S-expresso
S-expresso is a Haskell library designed to help you parse and print
data or source code encoded as an S-expression. It provides a very
flexible parser and (for now) a flat printer.
What is an S-expression
Basically, an S-expression is a special form of tree structured
data. An S-expression object is either an atom or a list of atoms and other S-expressions.

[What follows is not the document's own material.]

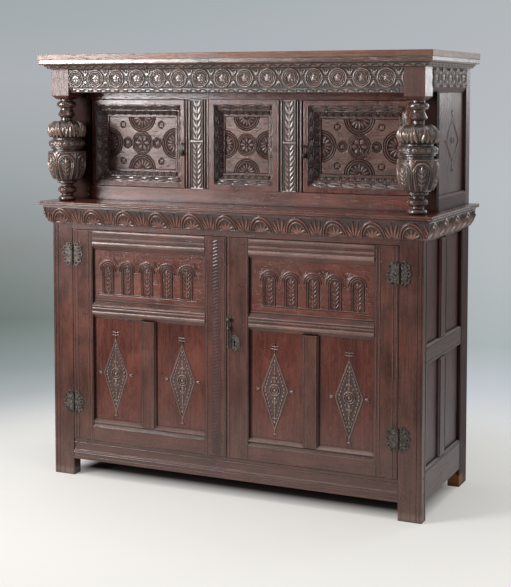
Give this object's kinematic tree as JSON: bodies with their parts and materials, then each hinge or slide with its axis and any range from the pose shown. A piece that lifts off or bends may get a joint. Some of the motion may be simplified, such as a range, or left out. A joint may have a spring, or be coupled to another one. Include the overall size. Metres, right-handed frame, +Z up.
{
  "type": "court cupboard",
  "caption": "Joined oak court cupboard with panelled lower doors and a recessed upper cupboard behind turned cup-and-cover columns.",
  "frame": {"origin": "on the floor under the middle of the whole outline", "axes": "+Z up, the doors face -Y, +X to the right as one faces the doors"},
  "size_m": [1.58, 0.605, 1.638],
  "materials": {
    "oak_dark": "waxed dark red-brown oak, worn lighter on edges",
    "oak_inside": "dull unpolished oak of the inside and back",
    "iron": "blackened wrought iron"
  },
  "bodies": {
    "cabinet": {"front_leg_left": "oak_dark", "front_leg_right": "oak_dark", "back_leg_left": "oak_dark", "back_leg_right": "oak_dark", "lower_top_rail": "oak_dark", "lower_bottom_rail": "oak_dark", "lower_side_rails_left": "oak_dark", "lower_side_rails_right": "oak_dark", "lower_side_muntins": "oak_dark", "lower_side_panels": "oak_dark", "lower_back_rails": "oak_inside", "lower_back_boards": "oak_inside", "lower_floor_boards": "oak_inside", "lower_shelf": "oak_inside", "ledge_board": "oak_dark", "ledge_mouldings": "oak_dark", "cornice_board": "oak_dark", "cornice_mouldings": "oak_dark", "lower_hinge_post_leaves": "iron", "lower_hinge_pins": "iron", "columns": "oak_dark", "front_frieze": "oak_dark", "side_friezes": "oak_dark", "upper_back_posts": "oak_inside", "upper_front_stile_left": "oak_dark", "upper_front_stile_right": "oak_dark", "upper_side_rails": "oak_dark", "upper_side_panels": "oak_dark", "upper_back_boards": "oak_inside", "upper_front_rails": "oak_dark", "pilasters": "oak_dark", "middle_frame": "oak_dark", "middle_panel": "oak_dark"},
    "lower_door_left": {"lower_door_left_stiles": "oak_dark", "lower_door_left_rails": "oak_dark", "lower_door_left_muntin": "oak_dark", "lower_door_left_arcade_panel": "oak_dark", "lower_door_left_panels": "oak_dark", "lower_door_left_hinge_leaves": "iron", "lock_keeper": "iron"},
    "upper_door_left": {"upper_door_left_frame": "oak_dark", "upper_door_left_panel": "oak_dark", "upper_door_left_staple": "iron"},
    "upper_pull_left": {"upper_door_left_pull": "iron"},
    "lower_door_right": {"lower_door_right_stiles": "oak_dark", "lower_door_right_rails": "oak_dark", "lower_door_right_muntin": "oak_dark", "lower_door_right_arcade_panel": "oak_dark", "lower_door_right_panels": "oak_dark", "lower_door_right_hinge_leaves": "iron", "lock_escutcheon": "iron", "lock_case": "iron", "drop_handle_plate": "iron"},
    "upper_door_right": {"upper_door_right_frame": "oak_dark", "upper_door_right_panel": "oak_dark", "upper_door_right_staple": "iron"},
    "upper_pull_right": {"upper_door_right_pull": "iron"},
    "lock_bolt": {"lock_bolt": "iron"},
    "drop_handle": {"drop_handle": "iron"}
  },
  "joints": [
    {"name": "lower_door_left_hinge", "type": "hinge", "parent": "cabinet", "child": "lower_door_left", "pos_m": [-0.662, -0.2673, 0.58], "axis": [0, 0, -1], "range_deg": [0, 165]},
    {"name": "upper_door_left_hinge", "type": "hinge", "parent": "cabinet", "child": "upper_door_left", "pos_m": [-0.65, -0.1145, 1.296], "axis": [0, 0, -1], "range_deg": [0, 75]},
    {"name": "upper_pull_left_swing", "type": "hinge", "parent": "upper_door_left", "child": "upper_pull_left", "pos_m": [-0.251, -0.132, 1.297], "axis": [-1, 0, 0], "range_deg": [0, 100]},
    {"name": "lower_door_right_hinge", "type": "hinge", "parent": "cabinet", "child": "lower_door_right", "pos_m": [0.662, -0.2673, 0.58], "axis": [0, 0, 1], "range_deg": [0, 165]},
    {"name": "upper_door_right_hinge", "type": "hinge", "parent": "cabinet", "child": "upper_door_right", "pos_m": [0.65, -0.1145, 1.296], "axis": [0, 0, 1], "range_deg": [0, 75]},
    {"name": "upper_pull_right_swing", "type": "hinge", "parent": "upper_door_right", "child": "upper_pull_right", "pos_m": [0.251, -0.132, 1.297], "axis": [-1, 0, 0], "range_deg": [0, 100]},
    {"name": "lock_bolt_slide", "type": "slide", "parent": "lower_door_right", "child": "lock_bolt", "axis": [-1, 0, 0], "range_m": [0, 0.018]},
    {"name": "drop_handle_swing", "type": "hinge", "parent": "lower_door_right", "child": "drop_handle", "pos_m": [0.012, -0.2735, 0.664], "axis": [-1, 0, 0], "range_deg": [0, 100]}
  ]
}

This datatype is the definition of an S-expression for
S-expresso.
data SExpr b a = SList b [SExpr b a]
| SAtom a
The parameter a
allows you to specify the datatype of atoms and the
parameter b
is usefull for keeping metadata about S-expression like
source position for example.
SExpr
is not equivalent to [a]
because the later cannot
distinguish between an atom (SAtom _)
and a tree containing only one
atom (SList _ [SAtom _])
. SExpr
is also not equivalent to Tree a
from Data.Tree
because the later cannot encode the empty tree
(SList _ [])
and does not enforce that atoms are at the leaves.
The Sexp type
If you are only interested by the atoms, you can use the type alias
Sexp
that is a variant of the more general 'SExpr' data type with no
data for the 'SList' constructor.
type Sexp a = SExpr () a
This type also comes with a bidirectional pattern synonym also named
Sexp
for object of the form SExpr () _
.
x = Sexp [A 3] <-> x = SList () [SAtom 3]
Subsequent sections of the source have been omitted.